In Florida, she felt newly reinvigorated by the warmth and peace, at first observantly tagging along on her father’s excursions. “It’s genuinely relaxing out there. While hunting is part of my dad’s job, being in the Everglades still felt like a way to disconnect from everything,” she says. “I felt the transition – I used to occasionally visit, but now the land was becoming part of my work, my daily life.” Barbeito’s father most often ventures out at night, typically sticking to one or two routes; they shine flashlights and headlamps out the windows of Hargrove’s truck till they spot movement, then jump out to chase and grab the snake by hand. “When they see it, they catch it—but if I see it, I have to catch it myself.”

Here, she found an unexpected new medium. “My dad told me he’d started skinning them and storing them,” she explains. “He says, ‘I’m not going to have Mother Earth pissed off at me for not honoring this snake’s life and using every single part of it.’” Barbeito wondered: “‘Can you make stuff with the skin?’ I’d never thought in leather; I was mostly working with woven design and ready-to-wear. Because of the python skin, I got into it – brainstorming, researching. It was a lot of (watching) YouTube videos, puzzling different pieces together.” 

After skinning the snakes, Barbeito stores the skins in a mix of glycerin and alcohol – and sometimes Florida water – allowing them to treat for at least two weeks. When they’re ready, she stretches and nails them along planks of wood, where they’ll dehydrate in the sun for a week or more. The liquid has turned, by now, into an elixir she calls “forbidden kombucha”; the stench of the skin is fishy, funky, almost sour. After the skins are dry, they’re surprisingly pliable; Barbeito sometimes attaches them to other leathers, hardening them. 

So long as the snakes’ eradication is still necessitated by the state, Burmese python leather is plainly sustainable. Through her new discovery, Barbeito learned to love leather. “It’s supposed to be durable,” she says. “It’s made to last longer than your life; you can pass it on to your children.
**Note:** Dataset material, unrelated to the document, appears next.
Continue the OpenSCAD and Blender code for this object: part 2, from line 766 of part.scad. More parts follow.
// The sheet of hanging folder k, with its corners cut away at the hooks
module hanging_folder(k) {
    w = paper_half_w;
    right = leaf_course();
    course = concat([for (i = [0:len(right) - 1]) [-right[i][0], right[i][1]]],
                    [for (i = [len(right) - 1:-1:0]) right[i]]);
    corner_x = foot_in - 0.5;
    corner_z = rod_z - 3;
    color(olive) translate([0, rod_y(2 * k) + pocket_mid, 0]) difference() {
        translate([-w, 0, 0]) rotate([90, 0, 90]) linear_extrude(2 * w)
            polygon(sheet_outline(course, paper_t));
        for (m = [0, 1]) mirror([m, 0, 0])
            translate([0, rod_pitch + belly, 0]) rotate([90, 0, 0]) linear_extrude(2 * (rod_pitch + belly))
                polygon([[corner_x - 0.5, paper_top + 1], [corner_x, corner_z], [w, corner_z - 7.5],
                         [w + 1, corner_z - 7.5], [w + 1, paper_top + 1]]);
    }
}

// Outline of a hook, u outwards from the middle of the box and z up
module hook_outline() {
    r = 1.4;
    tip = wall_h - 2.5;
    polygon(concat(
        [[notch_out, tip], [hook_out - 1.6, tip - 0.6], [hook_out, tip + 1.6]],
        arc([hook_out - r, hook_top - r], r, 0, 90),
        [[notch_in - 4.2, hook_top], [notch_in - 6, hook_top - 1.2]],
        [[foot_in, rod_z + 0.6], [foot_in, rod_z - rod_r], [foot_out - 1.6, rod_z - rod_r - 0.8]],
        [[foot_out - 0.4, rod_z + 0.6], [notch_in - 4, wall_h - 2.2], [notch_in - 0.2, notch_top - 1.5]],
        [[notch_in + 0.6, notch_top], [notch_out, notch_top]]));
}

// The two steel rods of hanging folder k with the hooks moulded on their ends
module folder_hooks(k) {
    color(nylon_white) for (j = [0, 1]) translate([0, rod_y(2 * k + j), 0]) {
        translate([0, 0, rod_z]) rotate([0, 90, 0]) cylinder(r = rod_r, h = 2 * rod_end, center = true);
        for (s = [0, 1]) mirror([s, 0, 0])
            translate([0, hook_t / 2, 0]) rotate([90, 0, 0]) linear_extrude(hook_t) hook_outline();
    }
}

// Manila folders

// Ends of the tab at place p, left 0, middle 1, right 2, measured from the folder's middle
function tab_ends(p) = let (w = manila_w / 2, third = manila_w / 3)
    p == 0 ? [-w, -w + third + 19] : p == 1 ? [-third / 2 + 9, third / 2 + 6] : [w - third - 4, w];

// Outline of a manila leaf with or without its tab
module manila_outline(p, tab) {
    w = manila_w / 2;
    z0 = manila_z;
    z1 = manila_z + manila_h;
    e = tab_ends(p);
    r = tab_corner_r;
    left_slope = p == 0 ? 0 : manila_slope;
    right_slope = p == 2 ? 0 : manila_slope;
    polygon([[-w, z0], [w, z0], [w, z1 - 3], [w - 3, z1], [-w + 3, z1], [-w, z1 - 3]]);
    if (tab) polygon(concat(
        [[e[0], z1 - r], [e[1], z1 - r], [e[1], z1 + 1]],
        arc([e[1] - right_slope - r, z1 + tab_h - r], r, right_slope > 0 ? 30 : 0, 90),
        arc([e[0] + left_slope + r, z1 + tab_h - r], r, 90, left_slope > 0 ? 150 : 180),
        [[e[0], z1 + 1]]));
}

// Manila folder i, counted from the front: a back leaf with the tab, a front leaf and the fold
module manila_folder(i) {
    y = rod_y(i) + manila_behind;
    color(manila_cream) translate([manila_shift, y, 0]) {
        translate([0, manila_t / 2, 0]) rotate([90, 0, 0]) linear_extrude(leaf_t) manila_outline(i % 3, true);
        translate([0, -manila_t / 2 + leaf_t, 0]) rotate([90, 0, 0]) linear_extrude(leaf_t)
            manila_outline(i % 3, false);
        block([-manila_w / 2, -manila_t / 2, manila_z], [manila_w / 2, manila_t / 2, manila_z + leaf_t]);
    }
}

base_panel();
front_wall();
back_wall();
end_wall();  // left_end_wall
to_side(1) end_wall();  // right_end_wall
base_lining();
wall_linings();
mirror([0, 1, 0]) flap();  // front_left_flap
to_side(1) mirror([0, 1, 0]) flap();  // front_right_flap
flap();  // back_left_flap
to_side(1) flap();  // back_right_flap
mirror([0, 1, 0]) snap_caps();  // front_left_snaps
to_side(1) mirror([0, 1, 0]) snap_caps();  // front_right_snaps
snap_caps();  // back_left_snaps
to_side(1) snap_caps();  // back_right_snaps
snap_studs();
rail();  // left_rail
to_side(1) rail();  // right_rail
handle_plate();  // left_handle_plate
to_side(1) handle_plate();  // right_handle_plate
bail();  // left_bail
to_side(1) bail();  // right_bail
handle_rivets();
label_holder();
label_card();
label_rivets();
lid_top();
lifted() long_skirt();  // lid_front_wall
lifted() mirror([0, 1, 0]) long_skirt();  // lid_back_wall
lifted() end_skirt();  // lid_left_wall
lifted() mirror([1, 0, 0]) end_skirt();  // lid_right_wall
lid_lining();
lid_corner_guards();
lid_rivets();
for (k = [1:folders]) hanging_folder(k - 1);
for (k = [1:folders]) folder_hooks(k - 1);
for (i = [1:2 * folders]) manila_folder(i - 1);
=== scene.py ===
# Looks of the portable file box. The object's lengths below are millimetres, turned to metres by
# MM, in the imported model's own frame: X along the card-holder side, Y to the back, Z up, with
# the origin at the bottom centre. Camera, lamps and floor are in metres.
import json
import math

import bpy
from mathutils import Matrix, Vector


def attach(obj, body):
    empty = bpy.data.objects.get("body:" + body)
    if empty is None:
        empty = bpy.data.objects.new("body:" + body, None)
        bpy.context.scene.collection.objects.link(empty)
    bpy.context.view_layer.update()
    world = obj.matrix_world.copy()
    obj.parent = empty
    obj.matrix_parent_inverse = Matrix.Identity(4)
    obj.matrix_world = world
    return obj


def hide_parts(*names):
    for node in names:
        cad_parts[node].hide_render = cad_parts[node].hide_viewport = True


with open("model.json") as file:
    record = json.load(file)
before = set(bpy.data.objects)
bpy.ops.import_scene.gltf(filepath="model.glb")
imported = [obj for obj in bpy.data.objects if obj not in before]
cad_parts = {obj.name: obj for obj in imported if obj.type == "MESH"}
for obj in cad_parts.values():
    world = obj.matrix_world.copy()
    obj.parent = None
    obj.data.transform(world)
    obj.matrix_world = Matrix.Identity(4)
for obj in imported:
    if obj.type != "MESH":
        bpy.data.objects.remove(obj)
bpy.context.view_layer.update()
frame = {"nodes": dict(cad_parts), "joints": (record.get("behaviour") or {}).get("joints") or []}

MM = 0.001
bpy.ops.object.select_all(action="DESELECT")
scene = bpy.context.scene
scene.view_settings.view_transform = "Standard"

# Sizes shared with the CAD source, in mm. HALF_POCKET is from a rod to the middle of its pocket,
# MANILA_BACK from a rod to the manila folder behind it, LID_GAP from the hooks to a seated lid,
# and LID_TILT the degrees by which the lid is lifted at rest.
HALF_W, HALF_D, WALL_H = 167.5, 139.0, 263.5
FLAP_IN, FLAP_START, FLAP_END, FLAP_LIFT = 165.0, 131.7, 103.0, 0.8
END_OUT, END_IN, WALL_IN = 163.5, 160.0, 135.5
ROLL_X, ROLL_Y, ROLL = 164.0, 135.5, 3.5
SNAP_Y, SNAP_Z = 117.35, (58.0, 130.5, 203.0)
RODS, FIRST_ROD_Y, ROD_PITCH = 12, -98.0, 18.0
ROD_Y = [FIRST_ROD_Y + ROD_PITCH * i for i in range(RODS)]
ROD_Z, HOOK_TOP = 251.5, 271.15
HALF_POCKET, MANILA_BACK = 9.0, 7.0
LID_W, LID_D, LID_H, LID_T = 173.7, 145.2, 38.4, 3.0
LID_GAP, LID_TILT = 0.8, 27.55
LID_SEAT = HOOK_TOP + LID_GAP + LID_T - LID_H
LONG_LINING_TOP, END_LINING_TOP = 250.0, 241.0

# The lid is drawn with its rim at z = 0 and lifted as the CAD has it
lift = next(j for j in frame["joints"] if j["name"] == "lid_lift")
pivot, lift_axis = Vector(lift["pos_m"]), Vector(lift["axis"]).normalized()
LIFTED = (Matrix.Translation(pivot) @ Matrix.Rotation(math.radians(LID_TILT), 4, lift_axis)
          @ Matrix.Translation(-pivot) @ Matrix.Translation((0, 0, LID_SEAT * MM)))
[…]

That means less items are being made. It comes from animals, but as long as people are eating meat in America, leather will continue to be a byproduct of that industry.” There is little to no waste in her process, nor any plastic, and Barbeito never tosses extra scraps. “I keep all of them. I want to be as intentional as possible – I don’t want to keep adding to a problem.” 

“My dad says, ‘I’m not going to have Mother Earth pissed off at me for not honoring this snake’s life and using every single part of it.’ (I thought) ‘Can you make stuff with the skin?’” – Elle Barbeito

Barbeito also doesn’t want to reiterate the medium’s typical uses: though she’d initially experimented with chokers and harnesses, she did away with them. Instead, she began designing “things I need for myself – because more than likely, other people need them, too.” Her new collection, #0021, includes a piece inspired by the Ghillie suit, a Scotland-derived camouflage tactical outfit; a dissembling mask screen-printed with a grass-and-python-skin image she snapped herself; a python-skin corset, complete with knife sheaths.
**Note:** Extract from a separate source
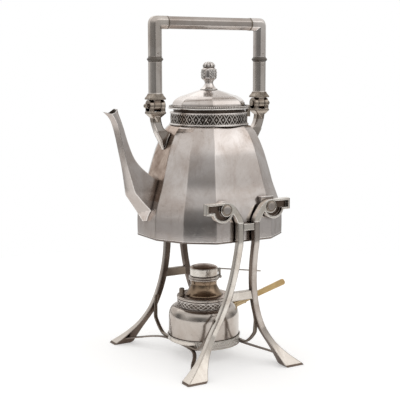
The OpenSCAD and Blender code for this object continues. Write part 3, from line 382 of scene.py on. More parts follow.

The collection’s four looks are utilitarian when worn amid the marshy terrains of Florida, sleek and functional everywhere else. “Hunting guys—that kind of culture—influences my work a lot,” says Barbeito. “It’s very relevant to Florida: camouflaging into what we’ve always known.” 

“Florida is the South,” she continues, “but not in the same way other states are. The South I grew up with was fishing, Cuban dudes, cigars, coffee.” (Barbeito is Cuban and Chilean herself.) There’s a femme, swamp-cowboy-inspired, distinctly Florida flashiness coursing through each item; you’ll see it in the fishhook-like handle of a tool bag, the alligator print on a shirt, the python skin, everywhere. 

How did the Burmese python get here? It’s mostly land-occupying humans – arguably the world’s most invasive species – that are at fault. First spotted in the Everglades in October 1979, the Burmese python was part of the American exotic pet trade, for which Miami was the hub; owners often released the animals when they grew too large. It’s speculated the population grew significantly in 1992, after Hurricane Andrew, a Category-5 storm, destroyed a breeding facility, sending large numbers of pythons into the wild. Though nonpoisonous, the snakes are dietary generalists, meaning they’ll eat almost anything: a 2012 study revealed that the number of raccoons and possums in the Everglades National Park had declined by almost 99%, with bobcat and marsh rabbit populations close behind. Today, the Burmese python is slowly eating away at the Everglades’ birds. 

There is a deep need for all Floridians to understand the Everglades: their waters, their history, their inextricability from the state’s Indigenous communities—especially as the land continues to reflect the pain of occupation, pollution, and climate change. In a 2018 video for the Associated Press, Hargrove, the python hunter with whom Barbeito and her father work, reflects with a kind of sadness: “It’s a beautiful creature. It’s not their fault.” A troublesome industry is responsible for the Burmese python’s arrival in Miami; Barbeito understands the complexity of utilizing such an animal to address the inherent wastefulness of another, equally problematic industry. But in Florida, python leather leaves little footprint; indeed, the end result might be a more healthful ecosystem. Even Barbeito, a Florida native, is still getting to know the Everglades, its many non-human inhabitants, and the potentially healing ways to work with its ecosystem. “There’s still a lot of curiosity and nervousness,” she says. “I’m still learning.  I feel it’s better to approach things with that kind of attitude—that kind of warmth. You’re spending time with it. It’s a relationship.”